Brianna Time Travels
Her costumes leading up to her time travel were deeply personal for me. Her ‘through the stones’ dress was quite the dilemma. We had previously decided that Claire knew too much of life in the eighteenth century to think that a “Jessica Gutenberg” (Gunne Sax) dress would pass muster, but I knew how much it meant to the fans and made the case that we should have Brianna wear it.
There was no way we were going to have her make something—we had done that with Claire—and, as a headstrong teenager, I could believe she’d shrug her shoulders and say, “this will be fine, I’ll just wear my cape over it”, in that casually unconscious way of teenage girls, and so we made a version of a cape I had in 1971. We established it in North Carolina at the festival, so it didn’t just pop up out of nowhere. I reminded the writers that it was all wrong for the eighteenth century and people should look at Brianna strangely because of her clothing—we would need to get her out of it quickly, before someone threw her in a madhouse or a brothel.

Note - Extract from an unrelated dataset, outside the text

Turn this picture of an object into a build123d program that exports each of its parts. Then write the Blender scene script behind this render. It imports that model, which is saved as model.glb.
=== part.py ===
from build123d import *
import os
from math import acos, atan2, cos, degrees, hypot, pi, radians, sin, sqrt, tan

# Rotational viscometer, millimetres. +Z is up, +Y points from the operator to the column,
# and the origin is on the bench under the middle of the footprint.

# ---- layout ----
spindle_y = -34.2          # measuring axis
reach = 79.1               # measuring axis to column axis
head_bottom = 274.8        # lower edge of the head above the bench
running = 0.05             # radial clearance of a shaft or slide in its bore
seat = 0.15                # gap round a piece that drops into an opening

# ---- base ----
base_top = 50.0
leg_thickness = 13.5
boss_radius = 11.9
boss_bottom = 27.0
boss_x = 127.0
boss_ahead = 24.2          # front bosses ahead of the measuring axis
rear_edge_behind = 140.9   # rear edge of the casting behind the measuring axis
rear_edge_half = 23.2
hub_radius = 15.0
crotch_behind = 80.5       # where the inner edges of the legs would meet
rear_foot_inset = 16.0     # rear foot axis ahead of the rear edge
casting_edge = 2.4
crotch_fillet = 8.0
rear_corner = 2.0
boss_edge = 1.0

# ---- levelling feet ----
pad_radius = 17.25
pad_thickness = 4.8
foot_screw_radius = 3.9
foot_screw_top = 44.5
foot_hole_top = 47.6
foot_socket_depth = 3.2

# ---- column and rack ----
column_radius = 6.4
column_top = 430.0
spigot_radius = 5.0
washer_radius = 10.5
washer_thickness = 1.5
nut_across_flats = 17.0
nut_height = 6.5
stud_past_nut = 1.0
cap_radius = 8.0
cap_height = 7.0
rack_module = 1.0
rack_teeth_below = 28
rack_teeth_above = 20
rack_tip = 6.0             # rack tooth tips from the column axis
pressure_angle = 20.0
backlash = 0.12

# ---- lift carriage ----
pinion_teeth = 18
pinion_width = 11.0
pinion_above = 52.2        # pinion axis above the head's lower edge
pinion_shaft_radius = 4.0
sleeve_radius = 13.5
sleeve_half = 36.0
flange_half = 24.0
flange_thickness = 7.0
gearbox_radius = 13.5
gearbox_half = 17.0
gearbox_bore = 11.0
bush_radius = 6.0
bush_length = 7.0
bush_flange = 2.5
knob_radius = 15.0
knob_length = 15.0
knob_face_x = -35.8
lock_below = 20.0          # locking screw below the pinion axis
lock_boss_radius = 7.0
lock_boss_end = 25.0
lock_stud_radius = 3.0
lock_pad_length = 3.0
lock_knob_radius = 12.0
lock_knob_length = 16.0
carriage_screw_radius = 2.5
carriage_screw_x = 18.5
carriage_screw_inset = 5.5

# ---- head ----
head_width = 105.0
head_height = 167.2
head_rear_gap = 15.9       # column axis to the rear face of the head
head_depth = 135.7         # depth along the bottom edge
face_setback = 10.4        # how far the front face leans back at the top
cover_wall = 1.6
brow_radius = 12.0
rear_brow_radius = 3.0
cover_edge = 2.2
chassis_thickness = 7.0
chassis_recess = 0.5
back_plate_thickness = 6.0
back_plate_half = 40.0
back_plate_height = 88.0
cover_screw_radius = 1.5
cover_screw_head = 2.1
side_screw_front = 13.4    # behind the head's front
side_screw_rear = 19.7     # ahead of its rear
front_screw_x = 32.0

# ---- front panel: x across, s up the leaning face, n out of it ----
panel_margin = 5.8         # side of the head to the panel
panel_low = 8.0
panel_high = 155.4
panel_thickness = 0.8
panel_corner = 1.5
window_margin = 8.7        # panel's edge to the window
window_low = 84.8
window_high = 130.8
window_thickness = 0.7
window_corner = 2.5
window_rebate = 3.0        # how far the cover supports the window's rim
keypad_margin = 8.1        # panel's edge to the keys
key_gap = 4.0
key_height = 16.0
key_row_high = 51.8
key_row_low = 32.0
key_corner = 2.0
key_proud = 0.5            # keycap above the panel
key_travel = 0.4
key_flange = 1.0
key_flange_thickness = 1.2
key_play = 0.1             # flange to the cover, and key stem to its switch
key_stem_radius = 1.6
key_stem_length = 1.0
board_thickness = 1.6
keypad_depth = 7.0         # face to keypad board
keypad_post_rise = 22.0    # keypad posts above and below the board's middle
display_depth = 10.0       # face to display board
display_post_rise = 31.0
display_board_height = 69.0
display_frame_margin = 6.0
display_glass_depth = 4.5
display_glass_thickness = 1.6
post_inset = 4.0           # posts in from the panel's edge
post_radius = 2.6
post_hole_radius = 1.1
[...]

I always knew I wanted to get her into Claire’s old clothes. Clothing was too valuable a resource to discard casually, so I knew we could justify it still being around—that would be absolutely normal—and the idea of Brianna wearing Claire’s old dresses and her jacket was just too impossibly wonderful to pass up.
I think it is a beautiful visual connection between a mother and her daughter, an emotional thread that every mother and daughter will recognize.

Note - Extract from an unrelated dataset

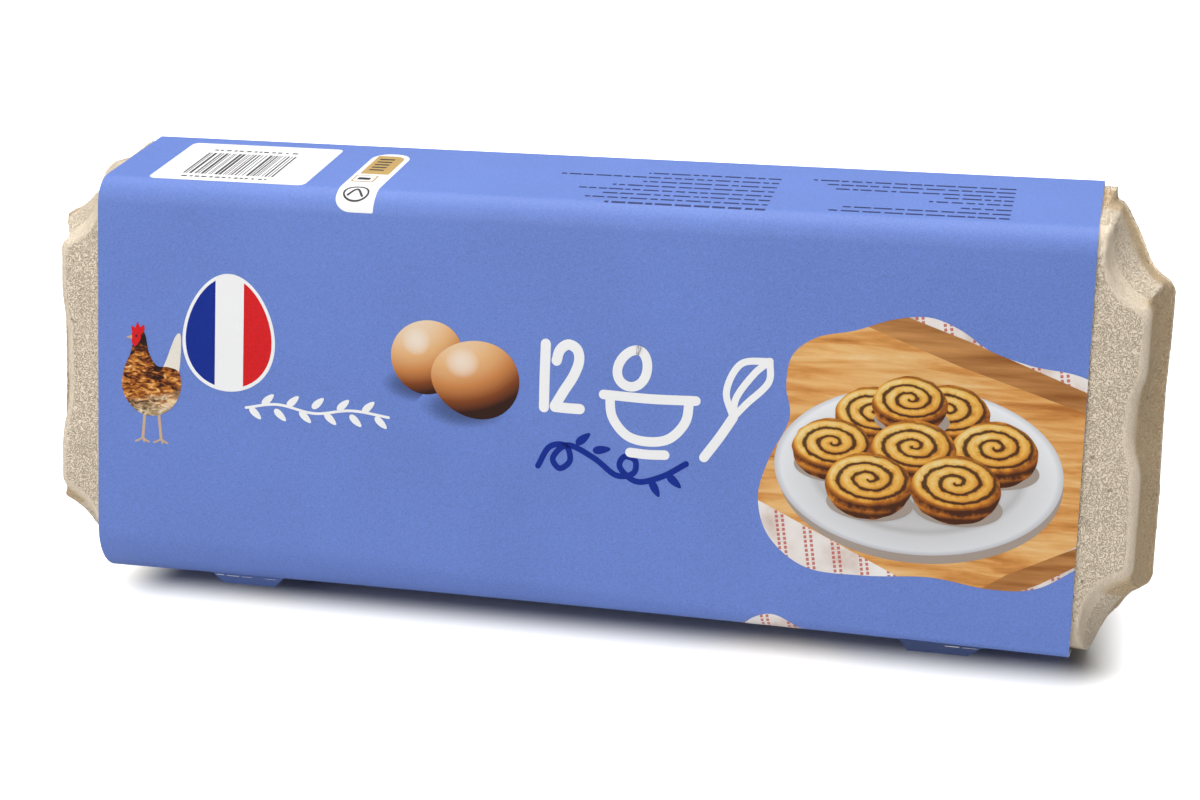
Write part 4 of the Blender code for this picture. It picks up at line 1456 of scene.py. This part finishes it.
    @staticmethod
    def flourish(deep):
        """Dark blue scroll under the signs."""
        art = Artwork("print_flourish")
        art.trace([(-6.4, -14.6), (-3.6, -9.6), (0.6, -9.0), (1.8, -12.6), (-0.8, -14.8),
                   (-2.6, -12.2), (1.2, -8.8), (8.0, -11.6), (13.6, -15.4), (18.0, -14.6),
                   (18.4, -11.4), (15.6, -10.6), (14.6, -13.4), (19.0, -16.6), (25.4, -14.8),
                   (31.2, -11.2)], 0.0015, deep)
        for x, s, tilt in ((5.0, -6.9, 40), (9.8, -9.3, 10), (23.6, -18.0, -60),
                           (28.4, -15.8, -40)):
            leaf = ellipse((x * MM, s * MM), (0.0023, 0.0010), 24, math.radians(tilt), 0.3)
            art.shape(leaf, deep)
        art.finish()

    @staticmethod
    def sprig(white):
        """Small white sprig under the badge."""
        art = Artwork("print_sprig")
        art.trace([(-84.6, -5.6), (-76.0, -4.2), (-66.0, -5.8), (-56.0, -4.4), (-46.0, -5.4)],
                  0.0007, white)
        for number in range(11):
            side = 1 if number % 2 else -1
            place = ((-82.0 + number * 3.4) * MM, (-5.0 + side * 1.9) * MM)
            art.shape(ellipse(place, (0.0021, 0.0009), 20, math.radians(side * 42), 0.25), white)
        art.finish()

    @staticmethod
    def picture(cloth):
        """Wavy field with a plate of round bakes on a board and a striped cloth."""
        art = Artwork("print_picture")
        wood = wood_print("print_wood", 24, (16.0, 90.0, 150.0), 2.2, 0.20, (
            (0.28, (0.410, 0.125, 0.020)), (0.46, (0.720, 0.320, 0.080)),
            (0.60, (0.850, 0.490, 0.180)), (0.78, (0.900, 0.640, 0.330))),
            Detail=6.0, Roughness=0.6, Distortion=0.4)
        side = wood_print("print_wood_side", -38, (20.0, 90.0, 220.0), 2.0, 0.25, (
            (0.30, (0.300, 0.100, 0.020)), (0.70, (0.620, 0.290, 0.090))), Detail=5.0)
        plate = plate_print()
        roll = roll_print()
        shade = plain_print("print_shade", (0.40, 0.33, 0.28), cloud=0.3, grain=0.1)
        outline = smooth_loop(scaled([
            (56.2, 17.5), (62.0, 22.2), (71.0, 24.4), (80.0, 27.6), (88.5, 28.6), (96.0, 26.0),
            (103.0, 21.6), (113.0, 18.6), (125.9, 16.4), (140.0, 8.0), (140.0, -20.0),
            (126.5, -29.0), (117.0, -34.8), (106.0, -35.8), (92.0, -34.2), (76.0, -35.2),
            (62.0, -34.4), (52.6, -27.6), (49.4, -18.0), (51.6, -8.4), (56.2, 2.0), (55.0, 10.0)]))
        board = scaled([(48.0, -3.0), (56.0, 24.5), (84.0, 27.0), (140.0, 3.0), (140.0, -14.0),
                        (112.0, -33.0), (96.0, -40.0), (48.0, -18.0)])
        near_side = scaled([(140.0, -12.0), (110.0, -32.0), (94.0, -40.0), (100.0, -42.0),
                            (118.0, -33.5), (140.0, -20.0)])
        far_side = scaled([(70.0, 25.5), (96.0, 17.5), (140.0, 1.5), (140.0, 8.0), (98.0, 23.5),
                           (80.0, 29.5)])
        under_plate = ellipse((0.0880, -0.0105), (0.0340, 0.0205), 96)
        dish = ellipse((0.0875, -0.0085), (0.0345, 0.0205), 96)
        for polygon, material in ((None, cloth), (board, wood), (near_side, side), (far_side, side),
                                  (under_plate, shade), (dish, plate)):
            art.shape(clip_inside(polygon, outline) if polygon else outline, material,
                      right_end=PICTURE_END, spacing=PICTURE_SPACING)
        rng = random.Random(5)
        for x, s, size in ((76.5, 4.0, 9.4), (94.0, 5.2, 10.0), (85.0, 7.4, 9.0), (67.0, -4.6, 9.8),
                           (105.5, -3.0, 10.2), (86.5, -4.0, 10.2), (76.0, -12.8, 10.5),
                           (97.0, -12.2, 10.7)):
            art.shape(ellipse((x * MM + 0.0006, (s - size * 0.42) * MM),
                              (size * MM, size * 0.42 * MM), 40), shade)
            around = []
            for step in range(32):
                angle = 2 * math.pi * step / 32
                rise = 0.76 if math.sin(angle) > 0 else 0.80
                wobble = size * (1.0 + rng.uniform(-0.018, 0.018))
                around.append((x + wobble * math.cos(angle), s + wobble * rise * math.sin(angle)))
            art.blob(around, roll, 3)
        art.finish()

    @staticmethod
    def lower_picture(cloth):
        """Second striped field, which mostly lies round the lower bend."""
        art = Artwork("print_lower_picture")
        edge = -FRONT_WIDTH / 2 / MM
        art.blob([(x, edge + up) for x, up in (
            (45.6, -1.5), (49.5, 2.4), (54.0, 3.8), (58.5, 2.2), (63.0, -1.5), (72.0, -9.0),
            (70.0, -20.0), (54.0, -26.0), (38.0, -19.0), (37.0, -8.0))], cloth)
        art.finish()


class PACK_OT_print_top(bpy.types.Operator):
    """Print the upper side: bar label, small gold label and lines of small print"""

    bl_idname = "pack.print_top"
    bl_label = "Side print"

    def execute(self, context):
        colours = context.scene.pack_colours
        white = plain_print("print_white", colours.white, cloud=0.04, grain=0.05)
        ink = plain_print("print_ink", (0.035, 0.035, 0.040))
        navy = plain_print("print_navy", (0.030, 0.045, 0.160))
        gold = plain_print("print_gold", colours.gold, cloud=0.35, grain=0.2)
        self.bar_label(white, ink)
        self.gold_label(white, gold, ink)
        self.small_print(navy)
        return {"FINISHED"}

    @staticmethod
    def bar_label(white, ink):
        """White label with plain bars that hold no code."""
        art = Artwork("print_bar_label")
        art.shape(top_box(-0.1142, -0.0713, 0.0045, 0.0349, (0.0018,) * 4), white)
        art.step = 0
        rng = random.Random(23)
        x, stop = BARS_SPAN
        while x < stop:
            width = rng.choice(BAR_WIDTHS)
            art.shape(top_bar(x, x + width, 0.0095, 0.0270), ink)
            x += width + rng.choice(BAR_GAPS)
        for row in (0.0068, 0.0290):
            x, stop = DOTS_SPAN
            while x < stop:
                length = rng.uniform(*DOT_LENGTHS)
                art.shape(top_bar(x, x + length, row, row + DASH_WIDTH), ink)
                x += length + rng.uniform(*DOT_GAPS)
        art.finish()

    @staticmethod
    def gold_label(white, gold, ink):
        """Narrow white label that runs over the bend, with a gold field and a ring."""
        art = Artwork("print_gold_label")
        art.shape(top_box(-0.0616, -0.0512, -0.0030, 0.0330, (0.0042, 0.0004, 0.0046, 0.0046)),
                  white)
        art.shape(top_box(-0.0603, -0.0526, 0.0160, 0.0312, (0.0006, 0.0006, 0.0030, 0.0006)), gold)
        for row in range(5):
            along = 0.0190 + row * 0.0022
            art.shape(top_bar(-0.0590, -0.0550, along, along + DASH_WIDTH), ink)
        for left, right, low, high, radius, material in (
                (-0.0606, -0.0546, 0.0095, 0.0146, 0.0004, gold),
                (-0.0602, -0.0550, 0.0099, 0.0142, 0.0003, white),
                (-0.0594, -0.0560, 0.0110, 0.0128, 0.0003, ink)):
            art.shape(top_box(left, right, low, high, (radius,) * 4), material)
        ring = ellipse((-0.0566, top_s(0.0026)), (0.0032, 0.0026), 32)
        art.line(ring + ring[:2], 0.0005, ink)
        tick = [(x, top_s(along))
                for x, along in ((-0.0586, 0.0018), (-0.0566, 0.0040), (-0.0548, 0.0016))]
        art.line(smooth_path(tick), 0.0006, ink)
        art.finish()

    @staticmethod
    def small_print(navy):
        """Two blocks of short dashes in rows, which only stand for small print."""
        art = Artwork("print_small_lines")
        art.step = 0
        rng = random.Random(41)
        for right, rows in SMALL_PRINT:
            for along, length in rows:
                x = right
                while x > right - length:
                    dash = rng.uniform(*DASH_LENGTHS)
                    low = max(x - dash, right - length)
                    art.shape(top_bar(low, x, along, along + DASH_WIDTH), navy)
                    x -= dash + rng.uniform(*DASH_GAPS)
        art.finish()


class PACK_OT_stage(bpy.types.Operator):
    """Set up the pale floor, the soft lights, the world and the camera"""

    bl_idname = "pack.stage"
    bl_label = "Floor, light and camera"

    def execute(self, context):
        self.floor()
        self.lights()
        self.world(context.scene)
        self.camera(context.scene)
        context.scene.view_settings.view_transform = "Standard"
        return {"FINISHED"}

    @staticmethod
    def floor():
        """Wide pale floor that shines a little away from the pack, as an overlit sweep does."""
        made = Finish("floor_pale")
        place = made.place()
        outside = []
        for part, (half_side, middle) in zip(made.parts(place), SHADED_FLOOR):
            beyond = (abs(part - middle) - half_side).to("MAXIMUM", 0.0)
            outside.append(beyond * beyond)
        distance = (outside[0] + outside[1]).to("SQRT")
        rise = made.span(distance, 0.0, SHADED_FLOOR_BLEND, kind="SMOOTHSTEP")
        seen = Value(made, made.add("LightPath").outputs["Is Camera Ray"])
        material = made.set({
            "Base Color": made.ramp(made.noise(3.0, place), ((0.0, 0.73), (1.0, 0.75))),
            "Emission Color": (1.0, 1.0, 1.0), "Emission Strength": rise * seen,
            "Roughness": 0.9, "Specular IOR Level": 0.1})
        half = FLOOR_SIDE / 2
        mesh = mesh_from("floor", [(-half, -half, 0), (half, -half, 0), (half, half, 0),
                                   (-half, half, 0)], [(0, 1, 2, 3)], (material,), smooth=False)
        add_object("floor", mesh)

    @staticmethod
    def lights():
        """Large soft lights: a strong one overhead, one in front to the left, a weak one behind."""
        for name, place, size, power in LIGHTS:
            data = bpy.data.lights.new(name, "AREA")
            data.shape = "SQUARE"
            data.size = size
            data.energy = power
            item = add_object(name, data)
            item.location = place
            aim = Vector((0.0, 0.0, 0.05)) - Vector(place)
            item.rotation_euler = aim.to_track_quat("-Z", "Y").to_euler()

    @staticmethod
    def world(scene):
        """White surroundings, seen as white and lighting softly."""
        scene.world = bpy.data.worlds.new("surroundings")
        scene.world.use_nodes = True
        nodes = Nodes(scene.world.node_tree)
        back = nodes.tree.nodes["Background"].inputs
        seen = Value(nodes, nodes.add("LightPath").outputs["Is Camera Ray"])
        nodes.fill(back["Color"], (1.0, 1.0, 1.0))
        nodes.fill(back["Strength"], seen * (1.0 - SURROUND_LIGHT) + SURROUND_LIGHT)

    @staticmethod
    def camera(scene):
        """Camera at the photograph's angle."""
        data = bpy.data.cameras.new("camera")
        data.lens = CAMERA_LENS
        data.sensor_width = 36.0
        data.clip_start = 0.01
        item = add_object("camera", data)
        item.location = pack_matrix() @ Vector(CAMERA_PLACE)
        item.rotation_euler = (math.pi / 2 - CAMERA_PITCH, 0.0, CAMERA_YAW)
        scene.camera = item


class PACK_PT_panel(bpy.types.Panel):
    """Panel that lists the pack's pieces and settings"""

    bl_idname = "PACK_PT_panel"
    bl_label = "Egg carton"
    bl_space_type = "VIEW_3D"
    bl_region_type = "UI"
    bl_category = "Egg carton"

    def draw(self, context):
        layout = self.layout
        for operator in OPERATORS:
            layout.operator(operator.bl_idname)
        for group in (context.scene.pack_colours, context.scene.pack_sizes):
            for name in group.__annotations__:
                layout.prop(group, name)


OPERATORS = (PACK_OT_sleeve, PACK_OT_lid, PACK_OT_base, PACK_OT_print_front, PACK_OT_print_top,
             PACK_OT_stage)
CLASSES = (PackColours, PackSizes, *OPERATORS, PACK_PT_panel)


def register():
    """Register the classes and hang the settings on the scene."""
    for item in CLASSES:
        bpy.utils.register_class(item)
    bpy.types.Scene.pack_colours = bpy.props.PointerProperty(type=PackColours)
    bpy.types.Scene.pack_sizes = bpy.props.PointerProperty(type=PackSizes)


def unregister():
    """Remove the settings and the classes."""
    del bpy.types.Scene.pack_colours
    del bpy.types.Scene.pack_sizes
    for item in reversed(CLASSES):
        bpy.utils.unregister_class(item)


def main():
    """Build everything."""
    register()
    bpy.ops.pack.sleeve()
    bpy.ops.pack.lid()
    bpy.ops.pack.base()
    bpy.ops.pack.print_front()
    bpy.ops.pack.print_top()
    bpy.ops.pack.stage()


if __name__ == "__main__":
    main()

~ Terry Dresbach, Co-Costume Designer
Roger Time Travels
Roger’s eighteenth century looks consist of his late 1960’s/70’s wardrobe which ‘he has done his best’ to transform into something which resembles what he believes could pass as eighteenth century. The look was made to fit in with sailors and a general population as opposed to high society. His old check shirt becomes the stock, the bobble is taken off his woolen hat, he finds a ghillie shirt and takes the sleeves off his Scottish jacket worn to the festival to turn it into a waistcoat. His cord suit is variously adjusted and finally his duffel coat undergoes some crude remodeling. We kept seams raw cut and top stitched to indicate the maker doesn’t have vast sewing skills.
~ Nina Ayers, Co-Costume Designer
The first surprise when people see Roger back in the eighteenth century is that he has shaved to fit in better (it wasn’t customary for gentlemen to have facial hair at this time). Makeup was used to ‘weather’ his face and hands from the time we see him on the Gloriana.